Why do we feel we need one side or the other? You’re either a stay-at-home-mom or working full time? And both are exhausting in their own unique ways. There is guilt attached to both and we can’t seem to “win” with our audience when it comes to our choice. You stay home, it’s “Oh but you went to school for X career, don’t you feel you should go back to it?” When you go back to work, it’s usually too soon by someone else’s standards and you receive comments like “Don’t you think you should be home more with the kids?” or under-the-breath comments about how you never see them. Like we all don’t have enough guilt on our plate, we don’t need it smothered by outside commentary.

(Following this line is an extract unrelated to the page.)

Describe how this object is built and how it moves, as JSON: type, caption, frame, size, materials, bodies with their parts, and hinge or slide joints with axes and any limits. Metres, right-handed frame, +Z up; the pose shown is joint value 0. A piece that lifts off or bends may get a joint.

It’s crazy because I have desired the time I spend with my daughter, but also need something special for myself. 6 ½ years later, I’m literally just starting to be honest about what I want for this perfect “career” I’m searching for. I’ve never honored the season I am in with motherhood, and what fits with my life and what is already filling it. There are so many influencers around me that I’ve unfortunately paid way too much attention to, versus creating my own story that works for my family and me. I may not be making 6-figures, climbing the corporate ladder, and I may regret leaving the industry I worked so hard to be successful in. Eh, it won’t be my only regret in life so what’s one more added to the list? I’m starting to truly pay attention to what fills me up and what ignites the passions inside of me, along with the time I spend with my family. I vow to always be prepared for the “what ifs” that hopefully will never happen and am thankful to the career and experiences I’ve had that will allow me to be secure and provide for myself and my daughter. I want to be real, true, and honest to what makes me happy and fuels the mother and woman I am meant to be. Not what I feel I should be.